Now you can luxuriate in a nice jail cell, but if your hand touches metal, I swear by my pretty flowered bonnet, I will end you.

Mal ,'Our Mrs. Reynolds'


Natter 70: Hookers and Blow  

Off-topic discussion. Wanna talk about corsets, duct tape, or physics? This is the place. Detailed discussion of any current-season TV must be whitefonted.


Laura - May 31, 2012 12:22:57 pm PDT #7707 of 30001
Our wings are not tired.

Warnings about ... what? Isn't the attacker dead?

Warned that some really bad drug might be about. They didn't know if they were going to have more victims. I guess when they have one victim of bad drugs they get routinely advised to look for more. And they sure would appreciate a heads up on that stuff.


erikaj - May 31, 2012 12:43:06 pm PDT #7708 of 30001
Always Anti-fascist!

I think the whole thing is really sad. Somebody needed to say those things...it's too bad that he was so flawed.And I feel for Cate, who seems like a tremendous human being.


brenda m - May 31, 2012 12:54:18 pm PDT #7709 of 30001
If you're going through hell/keep on going/don't slow down/keep your fear from showing/you might be gone/'fore the devil even knows you're there

Wait, face eating? WTF?


DavidS - May 31, 2012 12:58:33 pm PDT #7710 of 30001
"Look, son, if it's good enough for Shirley Bassey, it's good enough for you."

Wait, face eating? WTF?

Yeah. It's freaky.


Sheryl - May 31, 2012 12:58:54 pm PDT #7711 of 30001
Fandom means never having to say "But where would I wear that?"

Timelies all!

Gary seems to have caught con crud, and stayed home from work today. I'm feeling fine(or at least no more congested than usual).

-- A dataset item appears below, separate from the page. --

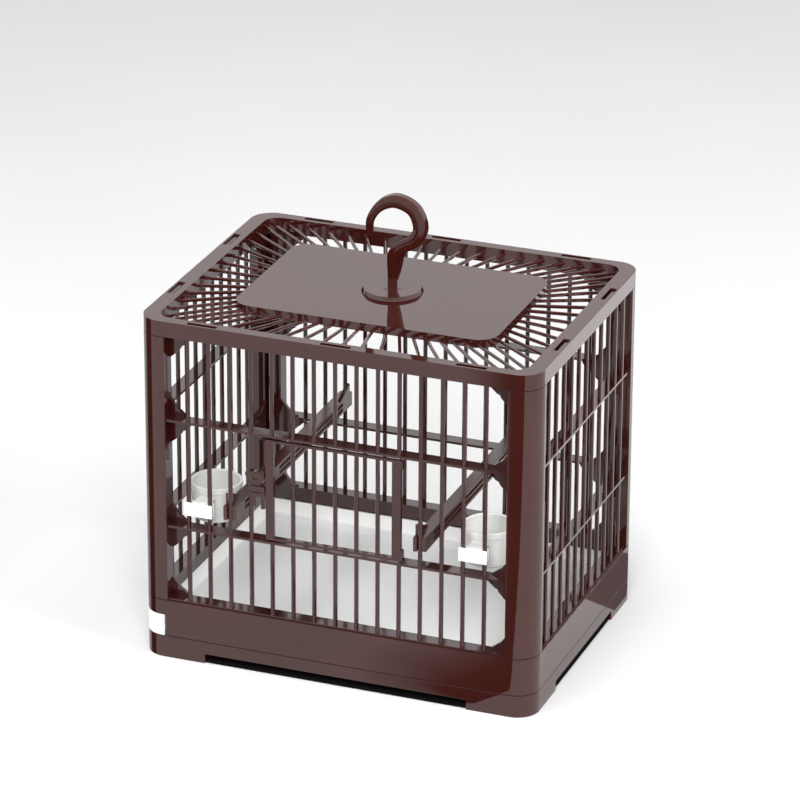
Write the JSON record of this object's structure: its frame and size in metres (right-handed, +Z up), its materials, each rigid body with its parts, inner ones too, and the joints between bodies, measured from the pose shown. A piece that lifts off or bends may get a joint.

Amy - May 31, 2012 1:03:32 pm PDT #7712 of 30001
Because books.

Psst, brenda is late for the zombie apocalypse.


tommyrot - May 31, 2012 1:05:23 pm PDT #7713 of 30001
Sir, it's not an offence to let your cat eat your bacon. Okay? And we don't arrest cats, I'm very sorry.

Psst, brenda is late for the zombie apocalypse.

Heh, I was gonna say something similar. She must not have heard the zombie sirens.


msbelle - May 31, 2012 1:05:51 pm PDT #7714 of 30001
I remember the crazy days. 500 posts an hour. Nubmer! Natgbsb

I heard face eating guy had been snorting bath salts. swear.


brenda m - May 31, 2012 1:06:11 pm PDT #7715 of 30001
If you're going through hell/keep on going/don't slow down/keep your fear from showing/you might be gone/'fore the devil even knows you're there

Well, I didn't hear the actual sirens for a big fire on my block last night, so I guess anything's possible.


brenda m - May 31, 2012 1:07:57 pm PDT #7716 of 30001
If you're going through hell/keep on going/don't slow down/keep your fear from showing/you might be gone/'fore the devil even knows you're there

I heard face eating guy had been snorting bath salts. swear.

Oh, but this I know. It's a newish street drug known as "bath salts". I think it was available legally for a while, I guess because no one figured anyone would be fool enough to ingest the shit. (But I don't remember what the original purpose was supposed to be.) Was a thing in Chicago for a while, or at least banning it was.